WORK TO DO
Begin at the line containing "# Check flap: a" and stop at the line containing "for corner in"; copy those lines exactly, ends included, and nothing else.

--- Start SUPPLIED INFORMATION ---

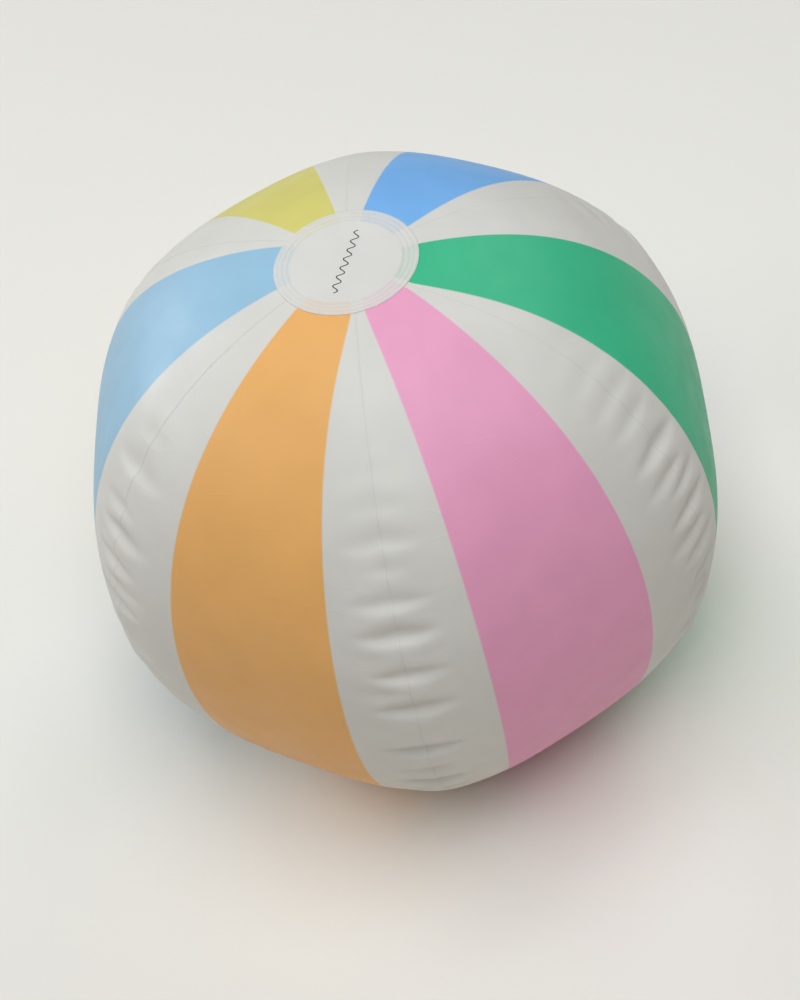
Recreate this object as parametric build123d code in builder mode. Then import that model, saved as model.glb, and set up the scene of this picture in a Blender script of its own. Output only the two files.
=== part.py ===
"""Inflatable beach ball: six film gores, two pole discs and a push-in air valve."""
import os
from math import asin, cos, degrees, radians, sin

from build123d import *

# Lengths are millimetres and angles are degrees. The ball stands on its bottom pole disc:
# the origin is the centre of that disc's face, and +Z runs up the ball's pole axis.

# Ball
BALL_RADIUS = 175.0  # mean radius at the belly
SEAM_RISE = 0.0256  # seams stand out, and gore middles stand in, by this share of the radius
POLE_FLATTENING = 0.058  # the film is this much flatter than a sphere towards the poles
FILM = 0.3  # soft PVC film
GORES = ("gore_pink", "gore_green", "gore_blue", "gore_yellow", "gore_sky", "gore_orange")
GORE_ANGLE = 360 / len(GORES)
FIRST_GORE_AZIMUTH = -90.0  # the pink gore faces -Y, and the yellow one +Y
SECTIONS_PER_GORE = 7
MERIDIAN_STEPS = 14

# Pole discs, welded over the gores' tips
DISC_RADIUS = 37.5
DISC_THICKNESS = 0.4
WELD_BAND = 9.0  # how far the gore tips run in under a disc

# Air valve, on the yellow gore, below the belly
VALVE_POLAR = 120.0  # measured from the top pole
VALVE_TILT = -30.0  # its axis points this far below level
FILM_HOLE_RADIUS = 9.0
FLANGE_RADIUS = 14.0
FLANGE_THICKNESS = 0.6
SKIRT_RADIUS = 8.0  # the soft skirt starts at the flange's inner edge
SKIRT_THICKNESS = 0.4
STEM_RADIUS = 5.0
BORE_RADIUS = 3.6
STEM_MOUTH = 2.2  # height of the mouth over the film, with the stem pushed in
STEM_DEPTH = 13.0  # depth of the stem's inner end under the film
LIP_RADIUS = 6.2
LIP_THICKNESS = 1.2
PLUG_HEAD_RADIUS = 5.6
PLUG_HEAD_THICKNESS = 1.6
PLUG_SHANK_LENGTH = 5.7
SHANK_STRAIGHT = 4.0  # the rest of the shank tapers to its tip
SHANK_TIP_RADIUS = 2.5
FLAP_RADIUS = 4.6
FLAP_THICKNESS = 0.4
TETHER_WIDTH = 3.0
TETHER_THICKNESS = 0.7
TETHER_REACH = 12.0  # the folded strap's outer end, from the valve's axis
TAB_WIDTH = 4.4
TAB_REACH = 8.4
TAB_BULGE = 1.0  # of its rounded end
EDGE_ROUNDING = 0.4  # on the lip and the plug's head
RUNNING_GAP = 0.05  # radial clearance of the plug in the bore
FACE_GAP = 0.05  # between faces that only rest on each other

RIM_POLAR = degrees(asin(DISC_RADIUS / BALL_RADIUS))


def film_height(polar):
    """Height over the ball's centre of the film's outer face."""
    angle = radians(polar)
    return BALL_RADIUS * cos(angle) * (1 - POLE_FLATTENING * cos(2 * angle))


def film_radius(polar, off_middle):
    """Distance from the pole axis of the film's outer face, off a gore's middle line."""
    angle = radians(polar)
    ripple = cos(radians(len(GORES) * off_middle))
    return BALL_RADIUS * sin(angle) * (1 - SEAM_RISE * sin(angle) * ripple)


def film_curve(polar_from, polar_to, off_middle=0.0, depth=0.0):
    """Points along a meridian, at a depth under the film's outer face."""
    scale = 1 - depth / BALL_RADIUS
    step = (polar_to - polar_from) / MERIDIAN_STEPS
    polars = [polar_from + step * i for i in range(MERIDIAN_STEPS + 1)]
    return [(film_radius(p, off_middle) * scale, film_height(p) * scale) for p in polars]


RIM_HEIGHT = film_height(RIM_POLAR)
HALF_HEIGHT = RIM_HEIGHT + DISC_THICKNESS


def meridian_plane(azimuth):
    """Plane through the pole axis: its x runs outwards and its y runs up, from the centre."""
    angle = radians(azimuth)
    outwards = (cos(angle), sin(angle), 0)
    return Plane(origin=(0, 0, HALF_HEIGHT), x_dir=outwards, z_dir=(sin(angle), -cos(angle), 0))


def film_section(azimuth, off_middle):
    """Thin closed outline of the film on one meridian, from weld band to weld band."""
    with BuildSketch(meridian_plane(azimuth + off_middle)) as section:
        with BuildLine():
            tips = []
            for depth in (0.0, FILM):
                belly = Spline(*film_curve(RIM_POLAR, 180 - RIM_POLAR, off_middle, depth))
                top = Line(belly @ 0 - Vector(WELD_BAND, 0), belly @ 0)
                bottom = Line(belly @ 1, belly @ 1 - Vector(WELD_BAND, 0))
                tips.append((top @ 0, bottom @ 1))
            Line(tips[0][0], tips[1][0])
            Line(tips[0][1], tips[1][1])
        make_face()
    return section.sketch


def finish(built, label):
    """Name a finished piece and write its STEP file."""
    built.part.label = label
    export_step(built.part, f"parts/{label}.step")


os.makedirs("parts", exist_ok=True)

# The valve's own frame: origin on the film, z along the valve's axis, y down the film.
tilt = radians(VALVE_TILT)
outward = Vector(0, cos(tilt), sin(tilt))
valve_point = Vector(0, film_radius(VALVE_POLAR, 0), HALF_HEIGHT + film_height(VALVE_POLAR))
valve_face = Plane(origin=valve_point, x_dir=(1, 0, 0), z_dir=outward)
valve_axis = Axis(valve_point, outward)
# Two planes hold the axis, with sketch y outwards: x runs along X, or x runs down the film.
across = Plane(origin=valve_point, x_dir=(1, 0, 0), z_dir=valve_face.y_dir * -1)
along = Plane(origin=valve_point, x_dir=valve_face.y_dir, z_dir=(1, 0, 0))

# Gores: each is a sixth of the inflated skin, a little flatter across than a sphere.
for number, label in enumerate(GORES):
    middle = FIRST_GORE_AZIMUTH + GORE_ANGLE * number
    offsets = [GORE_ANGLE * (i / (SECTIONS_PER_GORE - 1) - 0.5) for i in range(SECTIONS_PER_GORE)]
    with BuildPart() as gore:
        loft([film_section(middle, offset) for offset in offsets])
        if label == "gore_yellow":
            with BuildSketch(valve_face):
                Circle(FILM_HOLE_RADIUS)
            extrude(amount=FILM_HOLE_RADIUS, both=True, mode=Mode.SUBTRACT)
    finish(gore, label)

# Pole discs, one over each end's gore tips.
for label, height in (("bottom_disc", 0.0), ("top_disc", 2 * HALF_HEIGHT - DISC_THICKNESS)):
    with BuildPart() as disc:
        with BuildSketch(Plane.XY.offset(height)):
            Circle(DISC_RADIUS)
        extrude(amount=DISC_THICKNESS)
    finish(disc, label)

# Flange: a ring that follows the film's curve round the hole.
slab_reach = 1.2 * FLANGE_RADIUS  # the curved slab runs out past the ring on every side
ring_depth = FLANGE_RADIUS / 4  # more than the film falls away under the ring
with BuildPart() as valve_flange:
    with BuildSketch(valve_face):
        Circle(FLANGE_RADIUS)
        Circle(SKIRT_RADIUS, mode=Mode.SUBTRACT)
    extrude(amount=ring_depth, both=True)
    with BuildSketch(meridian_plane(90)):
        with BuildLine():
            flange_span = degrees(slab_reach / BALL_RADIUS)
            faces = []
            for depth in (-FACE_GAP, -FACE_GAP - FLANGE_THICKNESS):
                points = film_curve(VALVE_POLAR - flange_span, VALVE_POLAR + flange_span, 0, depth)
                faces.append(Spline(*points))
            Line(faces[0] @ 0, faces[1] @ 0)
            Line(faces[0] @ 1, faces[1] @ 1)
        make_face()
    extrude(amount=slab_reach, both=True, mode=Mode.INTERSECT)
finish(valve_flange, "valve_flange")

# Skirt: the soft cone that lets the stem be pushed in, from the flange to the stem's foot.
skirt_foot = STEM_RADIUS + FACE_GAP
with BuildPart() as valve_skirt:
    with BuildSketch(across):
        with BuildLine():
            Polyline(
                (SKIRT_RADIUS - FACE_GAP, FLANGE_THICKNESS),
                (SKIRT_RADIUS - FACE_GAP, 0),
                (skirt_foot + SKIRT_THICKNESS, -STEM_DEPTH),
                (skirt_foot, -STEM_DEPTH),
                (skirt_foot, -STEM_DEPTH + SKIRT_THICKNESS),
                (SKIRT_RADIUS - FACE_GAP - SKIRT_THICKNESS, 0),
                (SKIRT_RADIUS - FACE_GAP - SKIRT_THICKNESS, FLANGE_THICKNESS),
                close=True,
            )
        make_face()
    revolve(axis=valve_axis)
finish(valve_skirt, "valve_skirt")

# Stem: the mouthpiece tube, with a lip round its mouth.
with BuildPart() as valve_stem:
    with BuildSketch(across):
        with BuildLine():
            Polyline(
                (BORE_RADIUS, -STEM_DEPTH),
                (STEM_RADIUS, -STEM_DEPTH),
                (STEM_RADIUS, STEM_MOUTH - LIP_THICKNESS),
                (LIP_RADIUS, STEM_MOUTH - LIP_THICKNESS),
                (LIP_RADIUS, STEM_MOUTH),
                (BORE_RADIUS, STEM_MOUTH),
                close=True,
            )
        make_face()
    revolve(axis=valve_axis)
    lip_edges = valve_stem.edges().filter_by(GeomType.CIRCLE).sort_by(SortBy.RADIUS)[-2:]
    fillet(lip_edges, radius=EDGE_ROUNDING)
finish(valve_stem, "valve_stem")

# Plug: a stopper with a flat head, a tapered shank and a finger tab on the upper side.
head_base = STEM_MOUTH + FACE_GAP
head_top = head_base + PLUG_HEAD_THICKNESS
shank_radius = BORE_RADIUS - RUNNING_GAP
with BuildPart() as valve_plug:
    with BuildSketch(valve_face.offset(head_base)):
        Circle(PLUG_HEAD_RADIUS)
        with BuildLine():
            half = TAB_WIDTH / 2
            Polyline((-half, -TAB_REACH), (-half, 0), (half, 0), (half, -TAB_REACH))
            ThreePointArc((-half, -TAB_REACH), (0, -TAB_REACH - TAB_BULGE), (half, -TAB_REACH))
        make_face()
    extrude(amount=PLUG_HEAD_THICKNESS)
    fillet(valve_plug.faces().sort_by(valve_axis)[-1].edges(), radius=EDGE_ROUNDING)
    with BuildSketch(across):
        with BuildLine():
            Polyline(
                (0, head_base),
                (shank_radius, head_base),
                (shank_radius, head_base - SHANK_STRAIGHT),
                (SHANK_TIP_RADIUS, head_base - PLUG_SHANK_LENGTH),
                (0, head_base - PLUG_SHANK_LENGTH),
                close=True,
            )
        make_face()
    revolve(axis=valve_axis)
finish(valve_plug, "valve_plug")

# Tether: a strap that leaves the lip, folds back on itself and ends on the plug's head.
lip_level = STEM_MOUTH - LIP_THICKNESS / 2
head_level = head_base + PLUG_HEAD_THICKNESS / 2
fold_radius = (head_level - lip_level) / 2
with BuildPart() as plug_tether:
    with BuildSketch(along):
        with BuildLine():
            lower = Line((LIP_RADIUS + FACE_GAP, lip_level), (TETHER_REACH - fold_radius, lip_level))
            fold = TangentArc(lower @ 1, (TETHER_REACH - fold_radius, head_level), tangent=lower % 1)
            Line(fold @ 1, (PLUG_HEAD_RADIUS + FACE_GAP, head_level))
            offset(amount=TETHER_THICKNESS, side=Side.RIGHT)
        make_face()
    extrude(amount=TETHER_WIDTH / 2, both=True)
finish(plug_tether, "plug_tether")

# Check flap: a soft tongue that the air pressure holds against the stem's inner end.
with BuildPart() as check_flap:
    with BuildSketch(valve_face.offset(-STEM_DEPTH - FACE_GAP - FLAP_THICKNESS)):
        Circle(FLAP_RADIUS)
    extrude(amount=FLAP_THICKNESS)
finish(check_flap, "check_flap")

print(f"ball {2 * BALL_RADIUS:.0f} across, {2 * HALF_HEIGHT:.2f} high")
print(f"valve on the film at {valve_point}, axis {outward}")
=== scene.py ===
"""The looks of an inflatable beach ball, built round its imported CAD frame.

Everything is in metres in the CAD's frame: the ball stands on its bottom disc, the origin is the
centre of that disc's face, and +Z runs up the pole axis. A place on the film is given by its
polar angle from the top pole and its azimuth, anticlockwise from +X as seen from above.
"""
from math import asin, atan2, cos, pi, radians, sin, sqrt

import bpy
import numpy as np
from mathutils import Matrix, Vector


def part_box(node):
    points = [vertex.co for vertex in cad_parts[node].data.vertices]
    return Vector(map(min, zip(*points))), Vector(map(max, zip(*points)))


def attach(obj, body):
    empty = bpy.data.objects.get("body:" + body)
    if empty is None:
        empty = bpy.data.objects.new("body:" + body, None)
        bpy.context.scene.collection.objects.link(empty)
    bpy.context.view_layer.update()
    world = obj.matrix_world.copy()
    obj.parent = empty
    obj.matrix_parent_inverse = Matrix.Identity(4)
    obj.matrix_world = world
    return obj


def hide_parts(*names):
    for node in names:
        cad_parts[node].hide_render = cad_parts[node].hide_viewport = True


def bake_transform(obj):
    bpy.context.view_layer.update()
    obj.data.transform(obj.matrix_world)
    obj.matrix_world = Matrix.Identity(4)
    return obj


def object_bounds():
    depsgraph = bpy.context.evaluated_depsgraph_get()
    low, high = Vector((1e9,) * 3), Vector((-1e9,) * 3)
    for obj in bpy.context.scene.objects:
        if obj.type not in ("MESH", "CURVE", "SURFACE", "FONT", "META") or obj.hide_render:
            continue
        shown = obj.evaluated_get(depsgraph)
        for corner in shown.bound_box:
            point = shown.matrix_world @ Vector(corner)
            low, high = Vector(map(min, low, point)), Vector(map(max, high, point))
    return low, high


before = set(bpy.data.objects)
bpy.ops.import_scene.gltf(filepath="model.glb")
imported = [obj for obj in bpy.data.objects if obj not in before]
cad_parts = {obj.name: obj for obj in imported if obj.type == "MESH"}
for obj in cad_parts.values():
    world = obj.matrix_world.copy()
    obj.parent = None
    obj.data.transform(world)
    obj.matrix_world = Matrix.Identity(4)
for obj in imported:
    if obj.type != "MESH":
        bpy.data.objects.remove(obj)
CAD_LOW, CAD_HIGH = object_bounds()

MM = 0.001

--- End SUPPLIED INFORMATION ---

RESPONSE TO THIS TASK
# Check flap: a soft tongue that the air pressure holds against the stem's inner end.
with BuildPart() as check_flap:
    with BuildSketch(valve_face.offset(-STEM_DEPTH - FACE_GAP - FLAP_THICKNESS)):
        Circle(FLAP_RADIUS)
    extrude(amount=FLAP_THICKNESS)
finish(check_flap, "check_flap")

print(f"ball {2 * BALL_RADIUS:.0f} across, {2 * HALF_HEIGHT:.2f} high")
print(f"valve on the film at {valve_point}, axis {outward}")
=== scene.py ===
"""The looks of an inflatable beach ball, built round its imported CAD frame.

Everything is in metres in the CAD's frame: the ball stands on its bottom disc, the origin is the
centre of that disc's face, and +Z runs up the pole axis. A place on the film is given by its
polar angle from the top pole and its azimuth, anticlockwise from +X as seen from above.
"""
from math import asin, atan2, cos, pi, radians, sin, sqrt

import bpy
import numpy as np
from mathutils import Matrix, Vector


def part_box(node):
    points = [vertex.co for vertex in cad_parts[node].data.vertices]
    return Vector(map(min, zip(*points))), Vector(map(max, zip(*points)))


def attach(obj, body):
    empty = bpy.data.objects.get("body:" + body)
    if empty is None:
        empty = bpy.data.objects.new("body:" + body, None)
        bpy.context.scene.collection.objects.link(empty)
    bpy.context.view_layer.update()
    world = obj.matrix_world.copy()
    obj.parent = empty
    obj.matrix_parent_inverse = Matrix.Identity(4)
    obj.matrix_world = world
    return obj


def hide_parts(*names):
    for node in names:
        cad_parts[node].hide_render = cad_parts[node].hide_viewport = True


def bake_transform(obj):
    bpy.context.view_layer.update()
    obj.data.transform(obj.matrix_world)
    obj.matrix_world = Matrix.Identity(4)
    return obj


def object_bounds():
    depsgraph = bpy.context.evaluated_depsgraph_get()
    low, high = Vector((1e9,) * 3), Vector((-1e9,) * 3)
    for obj in bpy.context.scene.objects:
        if obj.type not in ("MESH", "CURVE", "SURFACE", "FONT", "META") or obj.hide_render:
            continue
        shown = obj.evaluated_get(depsgraph)
        for corner in shown.bound_box:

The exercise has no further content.